Final Thought: You Can Deal Yourself a Better Hand

Right now, everything is being reshuffled. Unlike poker, life allows intentional preparation. Those who learn:
    • Remote execution
    • Virtual collaboration
    • Distributed leadership
…will emerge several steps ahead — not because they predicted the future, but because they prepared for it.

FAQ

What is the difference between remote work and distributed companies?

Remote work focuses on individuals working outside a centralized office. Distributed companies operate entirely through virtual systems where teams, processes, and leadership are designed for remote execution.

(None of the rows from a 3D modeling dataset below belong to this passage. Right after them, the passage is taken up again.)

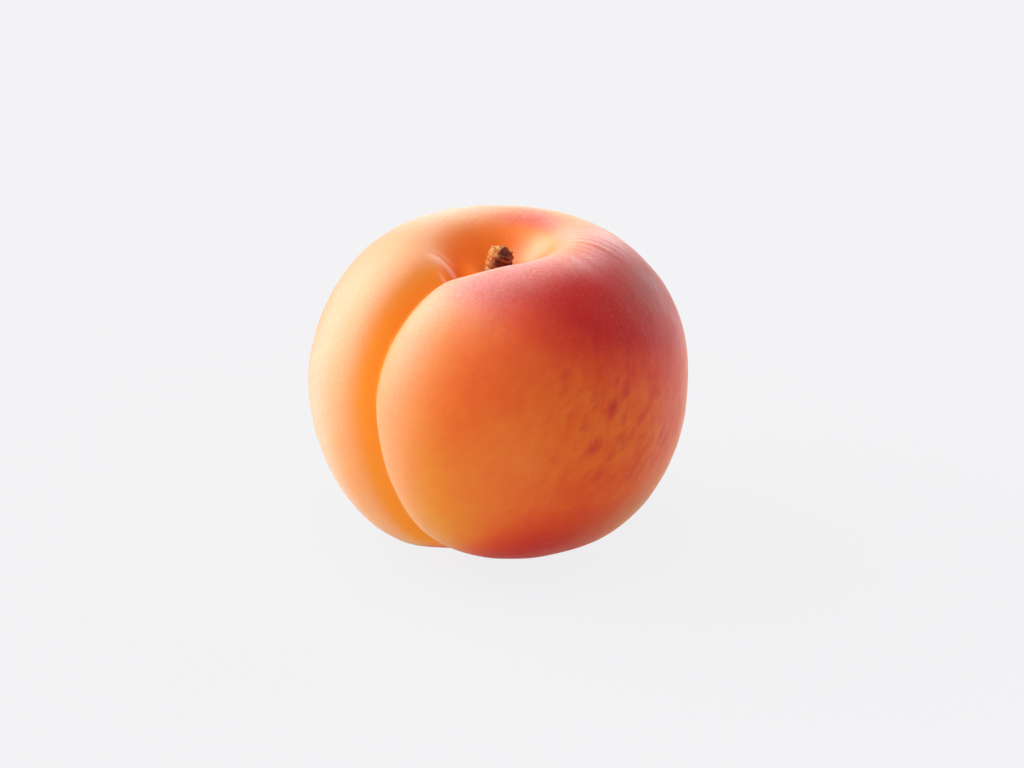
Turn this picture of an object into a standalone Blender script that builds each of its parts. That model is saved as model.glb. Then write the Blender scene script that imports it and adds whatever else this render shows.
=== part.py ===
"""Ripe apricot, picked, with the short woody stub of its stem.

Metres, +Z up.  The origin is the centre of the small flat spot the fruit rests
on, straight below the stem.  -Y is the front of the fruit; the suture (the
crease between the two lobes) runs up the front left.

Two pieces:
  fruit      skin and flesh, one solid, with the stem cavity and the suture
  stem_stub  the broken stem, let into a small socket at the cavity's floor
"""
import math

import bmesh
import bpy

MM = 0.001

# ---------------------------------------------------------------- dimensions
# body of revolution, before the suture is pressed in (millimetres)
HALF_WIDTH = 24.00          # equator radius along X
HALF_DEPTH = 23.60          # equator radius along Y
EQUATOR_Z = 21.64           # height of the widest level
CROWN_RISE = 20.90          # from the widest level to the untouched crown
CROWN_POWER = 2.22          # roundness of the upper half (2 = ellipse)
BASE_POWER = 2.44           # roundness of the lower half
BASE_DROP = 0.50            # how far the round base would reach below the floor
FOOT_RADIUS = 5.00          # the flat resting spot
FOOT_SOFTNESS = 0.25        # how softly the flat spot blends into the round base

# stem cavity
CAVITY_DEPTH = 7.60
CAVITY_RADIUS = 6.71
CAVITY_POWER = 2.15

# suture: a valley with a steep near flank and a gentler far flank
SUTURE_AZIMUTH = -44.7      # degrees at the widest level, 0 = front, + = right
SUTURE_TWIST = -8.7         # degrees of drift per body height
SUTURE_BOW = 1.6            # degrees, bow of the suture line
SUTURE_DEPTH = 2.38
SUTURE_DEPTH_TOP = 1.64     # depth there, as a multiple of SUTURE_DEPTH
SUTURE_DEPTH_LOW = 0.79
SUTURE_ROUND = 0.35         # roundness of the valley's bottom
NEAR_WIDTH = 1.57
NEAR_WIDTH_TOP = 1.75
NEAR_WIDTH_LOW = 1.59
FAR_WIDTH = 1.76
FAR_WIDTH_TOP = 0.95
FAR_WIDTH_LOW = 0.41
SWALE_DEPTH = 0.72          # wide shallow hollow along the suture
SWALE_NEAR = 6.13
SWALE_FAR = 3.73
SUTURE_END_FADE = (6.5, 14.7)     # radii between which it fades on the base
SUTURE_CAVITY_FADE = (2.4, 5.0)   # radii between which it fades in the cavity
SUTURE_BACK_FADE = 5.0            # it fades out towards the far side of the axis

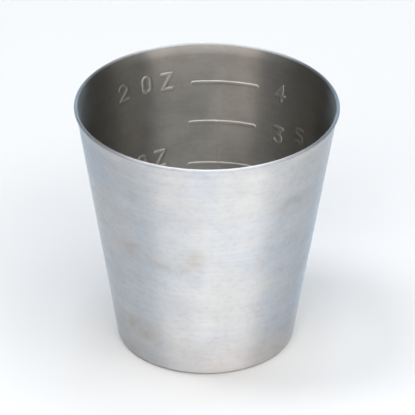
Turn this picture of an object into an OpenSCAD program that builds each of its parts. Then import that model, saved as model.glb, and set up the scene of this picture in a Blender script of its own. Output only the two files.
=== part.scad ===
// Bar jigger: a two-ounce measuring cup, deep-drawn from one disc of stainless sheet.
// Millimetres. +Z up, the origin is at the centre of the circle that the cup stands on.
// The measuring marks are on the wall at +Y and are read from inside the cup, looking along +Y.
// They are pressed into the sheet from outside: each mark is a raised ridge on the inside of
// the wall, over a groove of the same shape on the outside.

/* [Cup] */
// Diameter over the rounded edge of the rim
rim_d = 52.9; // [51.5:0.1:54.5]
// Diameter of the straight wall, carried up to the height of the rim
wall_top_d = 52.3; // [51:0.1:52.6]
// Diameter of the straight wall, carried down to the resting plane
base_d = 35.7; // [34:0.1:38]
// Height from the resting plane to the top of the rim
height = 52.3; // [50:0.1:56]
// Thickness of the sheet
sheet = 0.6; // [0.5:0.05:0.7]
// Outside radius of the bend between the wall and the base
base_bend_r = 1.1; // [0.9:0.1:2]

/* [Rim] */
// Thickness of the rounded edge of the rim
rim_edge_d = 0.66; // [0.6:0.02:0.8]
// Height over which the wall flares out to the rim
flare_h = 2.4; // [1.2:0.1:3]

/* [Base] */
// Height of the raised centre panel above the resting plane
panel_lift = 0.8; // [0.4:0.1:1.2]
// Width of the flat ring that the cup stands on
rest_ring_w = 1.6; // [1:0.1:3]

/* [Measuring marks] */
// Height of the two-ounce line
level_2oz = 44.1; // [42:0.1:46]
// Height of the one-and-a-half-ounce line
level_1_5oz = 35.6; // [34:0.1:37]
// Height of the one-ounce line
level_1oz = 26.6; // [25:0.1:28]
// Height of the half-ounce line
level_0_5oz = 15.1; // [14:0.1:17]
// Length of each measuring line
line_len = 13.1; // [10:0.1:18]
// Angle by which the lines rise to the right, as read
line_slant = 1.3; // [0:0.1:2]
// Width of every pressed stroke
stroke = 0.75; // [0.6:0.05:0.9]
// Height by which the marks stand out of the inside of the wall
relief = 0.12; // [0.1:0.01:0.3]
// Height by which the vertical line stands out of the inside of the wall
stem_relief = 0.08; // [0.06:0.01:0.3]
// Height of the figures and letters
glyph_h = 3.9; // [3.4:0.1:4.4]

/* [Hidden] */
$fn = 96;
SMALL_FN = 24;

STEEL = "#c3c6c9";
MARK_STEEL = "#d9dbdc";

// The straight wall: its slope, and its outside and inside radius at a height z
wall_slope = (wall_top_d - base_d) / 2 / height;
wall_tilt = atan(wall_slope);
wall_w = sheet / cos(wall_tilt);
function outer_r(z) = base_d / 2 + wall_slope * z;
function inner_r(z) = outer_r(z) - wall_w;

// The bend between wall and base: its centre, and where it meets the wall
bend_c = [base_d / 2 - base_bend_r * tan(45 - wall_tilt / 2), base_bend_r];
wall_normal = [cos(wall_tilt), -sin(wall_tilt)];
inner_bend_r = base_bend_r - sheet;

// The base panel is lifted by a 45 degree step inside the flat resting ring
ring_inner_r = bend_c[0] - rest_ring_w;
panel_r = ring_inner_r - panel_lift;
step_shift = sheet * tan(22.5);

// The flare runs from the straight wall to the rounded edge of the rim
rim_c = [(rim_d - rim_edge_d) / 2, height - rim_edge_d / 2];
flare_z = height - flare_h;
flare_mid_r = (outer_r(flare_z) + inner_r(flare_z)) / 2;
flare_tilt = atan((rim_c[0] - flare_mid_r) / (rim_c[1] - flare_z));
flare_half = rim_edge_d / 2 * [cos(flare_tilt), -sin(flare_tilt)];

// The marks: rows from the top down. Offsets run along the wall, + to the right as read.
// Each entry is a line's offset along the wall and its height
LINES = [[0.3, level_2oz], [0, level_1_5oz], [0, level_1oz], [0, level_0_5oz]];
stem_foot = -1.05;
stem_head = -0.35;
stem_mid = (level_2oz + level_0_5oz) / 2;
stem_half = (level_2oz - level_0_5oz) / 2;
mark_reach = 10;
half_h = (glyph_h - stroke) / 2;
small_half_h = half_h - 0.275;
low_text_lift = 2;
// Each entry is a glyph, its offset along the wall, and the height of its middle
OUNCE_GLYPHS = [
    ["2", -22.1, level_2oz + 0.9],
    ["O", -16.3, level_2oz + 0.9],
    ["Z", -11.8, level_2oz + 0.7],
    ["1", -22, level_1oz + low_text_lift],
    ["O", -17.1, level_1oz + low_text_lift],
    ["Z", -12.9, level_1oz + low_text_lift]
];
SPOON_GLYPHS = [
    ["4", 12.4, level_2oz + 0.2],
    ["3", 12.4, level_1_5oz - 0.2],
    ["S", 18.5, level_1_5oz + 1.9],
    ["2", 12, level_1oz],
    ["1", 12, level_0_5oz]
];

// ---- Strokes of the figures, drawn flat, each with round ends ----

module dot(p) {
    translate(p) circle(d = stroke, $fn = SMALL_FN);
}

module line_stroke(p, q) {
    run = q - p;
    dot(p);
    dot(q);
    translate(p)
        rotate(atan2(run[1], run[0]))
            translate([0, -stroke / 2]) square([norm(run), stroke]);
}

// A round stroke of radius r about c, from angle a0 up to a1, 180 degrees at most
module arc_stroke(c, r, a0, a1) {
    far = 3 * r;
    mid = (a0 + a1) / 2;
    dot(c + r * [cos(a0), sin(a0)]);
    dot(c + r * [cos(a1), sin(a1)]);
    translate(c)
        intersection() {
            difference() {
                circle(r = r + stroke / 2);
                circle(r = r - stroke / 2);
            }
            polygon([
                [0, 0],
                far * [cos(a0), sin(a0)],
                1.5 * far * [cos(mid), sin(mid)],
                far * [cos(a1), sin(a1)]
            ]);
        }
}

module figure_1() {
    line_stroke([0.3, -half_h], [0.3, half_h]);
    line_stroke([0.3, half_h], [-0.6, half_h - 0.8]);
}

module figure_2() {
    bowl_r = 1;
    bowl_c = [0, half_h - bowl_r];
    turn = -35;
    arc_stroke(bowl_c, bowl_r, 70, 165);
    arc_stroke(bowl_c, bowl_r, turn, 70);
    line_stroke(bowl_c + bowl_r * [cos(turn), sin(turn)], [-1.05, -half_h]);
    line_stroke([-1.05, -half_h], [1.15, -half_h]);
}

module figure_3() {
    waist = [-0.1, 0.25];
    bowl_r = (waist[1] + half_h) / 2;
    bowl_c = waist - [0, bowl_r];
    line_stroke([-1, half_h], [1, half_h]);
    line_stroke([1, half_h], waist);
    arc_stroke(bowl_c, bowl_r, -30, 90);
    arc_stroke(bowl_c, bowl_r, -150, -30);
}

module figure_4() {
    bar_y = -0.5;
    line_stroke([0.5, -half_h], [0.5, half_h]);
    line_stroke([0.5, half_h], [-1.15, bar_y]);
    line_stroke([-1.15, bar_y], [1.15, bar_y]);
}

module letter_o() {
    outer = 1.2;
    centre = glyph_h / 2 - outer;
    difference() {
        union() {
            for (side = [-1, 1]) translate([0, side * centre]) circle(r = outer);
            square([2 * outer, 2 * centre], center = true);
        }
        for (side = [-1, 1]) translate([0, side * centre]) circle(r = outer - stroke);
        square([2 * (outer - stroke), 2 * centre], center = true);
    }
}

module letter_z() {
    side = 1;
    line_stroke([-side, half_h], [side, half_h]);
    line_stroke([side, half_h], [-side, -half_h]);
    line_stroke([-side, -half_h], [side, -half_h]);
}

module letter_s() {
    curl_r = small_half_h / 2;
    reach = 0.4;
    end = 0.9;
    line_stroke([end, small_half_h], [-reach, small_half_h]);
    arc_stroke([-reach, curl_r], curl_r, 90, 180);
    arc_stroke([-reach, curl_r], curl_r, 180, 270);
    line_stroke([-reach, 0], [reach, 0]);
    arc_stroke([reach, -curl_r], curl_r, 0, 90);
    arc_stroke([reach, -curl_r], curl_r, -90, 0);
    line_stroke([reach, -small_half_h], [-end, -small_half_h]);
}

module glyph(name) {
    if (name == "1") figure_1();
    if (name == "2") figure_2();
    if (name == "3") figure_3();
    if (name == "4") figure_4();
    if (name == "O") letter_o();
    if (name == "Z") letter_z();
    if (name == "S") letter_s();
}

// ---- Placing the marks on the wall ----

// A layer of the wall's slope, between two offsets measured from its surface.
// surface_r is the radius of that surface at the resting plane.
module wall_layer(surface_r, layer) {
    low = level_0_5oz - glyph_h;
    high = level_2oz + glyph_h;
    base = surface_r + wall_slope * low;
    rise = wall_slope * (high - low);
    rotate_extrude()
        polygon([
            [base + layer[0], low],
            [base + layer[1], low],
            [base + rise + layer[1], high],
            [base + rise + layer[0], high]
        ]);
}

// Stands a flat drawing upright so that it crosses the wall at an offset and a height
module through_wall(offset, level) {
    rotate(-offset / inner_r(level) * 180 / PI)
        translate([0, inner_r(level) + mark_reach / 2, level])
            rotate([90, 0, 0])
                linear_extrude(mark_reach) children();
}

module glyph_prisms(list) {
    for (item = list) through_wall(item[1], item[2]) glyph(item[0]);
}

module line_prisms() {
    for (item = LINES)
        through_wall(item[0], item[1])
            rotate(line_slant) square([line_len, stroke], center = true);
}

module stem_prism() {
    through_wall(0, stem_mid) line_stroke([stem_foot, -stem_half], [stem_head, stem_half]);
}

module ridges(rise) {
    intersection() {
        wall_layer(inner_r(0), [-rise, 0]);
        children();
    }
}

module grooves(depth) {
    intersection() {
        wall_layer(outer_r(0), [-depth, 1]);
        children();
    }
}

// ---- The sheet's section, from the axis outwards ----

module outer_region() {
    polygon([
        [0, panel_lift],
        [panel_r, panel_lift],
        [ring_inner_r, 0],
        [bend_c[0], 0],
        bend_c + base_bend_r * wall_normal,
        [outer_r(flare_z), flare_z],
        rim_c + flare_half,
        rim_c - flare_half,
        [0, rim_c[1]]
    ]);
    translate(bend_c) circle(r = base_bend_r);
}

module inner_region() {
    polygon([
        [0, panel_lift + sheet],
        [panel_r + step_shift, panel_lift + sheet],
        [ring_inner_r + step_shift, sheet],
        [bend_c[0], sheet],
        bend_c + inner_bend_r * wall_normal,
        [inner_r(flare_z), flare_z],
        rim_c - flare_half,
        [0, height + flare_h]
    ]);
    translate(bend_c) circle(r = inner_bend_r, $fn = SMALL_FN * 2);
}

// ---- Nodes ----

module cup_shell() {
    color(STEEL)
        difference() {
            rotate_extrude() {
                difference() {
                    outer_region();
                    inner_region();
                }
                translate(rim_c) circle(d = rim_edge_d, $fn = SMALL_FN * 2);
            }
            grooves(relief) line_prisms();
            grooves(stem_relief) stem_prism();
            grooves(relief) glyph_prisms(OUNCE_GLYPHS);
            grooves(relief) glyph_prisms(SPOON_GLYPHS);
        }
}

module graduation_lines() {
    color(MARK_STEEL) {
        ridges(relief) line_prisms();
        ridges(stem_relief) stem_prism();
    }
}

module ounce_numerals() {
    color(MARK_STEEL) ridges(relief) glyph_prisms(OUNCE_GLYPHS);
}

module spoon_numerals() {
    color(MARK_STEEL) ridges(relief) glyph_prisms(SPOON_GLYPHS);
}

cup_shell();
graduation_lines();
ounce_numerals();
spoon_numerals();
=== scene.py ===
"""A two-ounce bar jigger: one drawn cup of satin steel with measuring marks pressed into its wall.

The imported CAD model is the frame. Each of its nodes is replaced by a finished mesh of the same
size in the same place: the drawn shell, and the three groups of raised marks inside it.
Lengths are in millimetres until a mesh is made, and angles in radians unless a name says deg.
"""

import math

import bpy
import numpy as np
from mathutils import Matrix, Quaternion, Vector


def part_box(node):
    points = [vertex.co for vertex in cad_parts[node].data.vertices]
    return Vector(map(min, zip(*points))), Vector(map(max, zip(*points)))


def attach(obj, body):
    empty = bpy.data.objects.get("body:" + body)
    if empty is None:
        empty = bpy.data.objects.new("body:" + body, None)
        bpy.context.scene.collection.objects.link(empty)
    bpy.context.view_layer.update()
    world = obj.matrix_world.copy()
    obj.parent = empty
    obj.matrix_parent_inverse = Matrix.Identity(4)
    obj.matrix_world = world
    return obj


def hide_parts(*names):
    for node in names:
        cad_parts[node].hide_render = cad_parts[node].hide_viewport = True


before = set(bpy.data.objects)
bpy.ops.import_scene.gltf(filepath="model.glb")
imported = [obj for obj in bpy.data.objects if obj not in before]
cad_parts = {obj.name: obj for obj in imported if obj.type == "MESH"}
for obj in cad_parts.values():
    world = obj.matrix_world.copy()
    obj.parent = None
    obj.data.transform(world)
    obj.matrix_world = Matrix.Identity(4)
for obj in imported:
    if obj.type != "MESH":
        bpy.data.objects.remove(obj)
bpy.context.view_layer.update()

MM = 0.001
TURN = 2 * math.pi
shell_low, shell_high = (Vector(corner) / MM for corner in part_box("cup_shell"))

# ---- Sizes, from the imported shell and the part's own driving dimensions ----

HEIGHT = shell_high.z
RIM_R = shell_high.x
WALL_TOP_R = RIM_R - 0.3  # the straight wall, carried up to the rim's height
BASE_R = 17.85  # the straight wall, carried down to the resting plane
SHEET = 0.6
BEND_R = 1.1  # outside radius of the bend between wall and base
RIM_EDGE = 0.66
FLARE_H = 2.4
PANEL_LIFT = 0.8
RING_W = 1.6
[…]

Is remote work just about using Zoom?

No. Zoom is a tool. Effective remote work depends on tool chains, workflows, communication practices, and individual discipline.

Can all jobs be done remotely?

No. Some roles can be partially virtualized, while others require physical presence. The key is identifying what can and cannot be virtualized.

Why do distributed companies still meet in person?

In-person gatherings strengthen trust, communication, and social cohesion — which improves long-term virtual collaboration.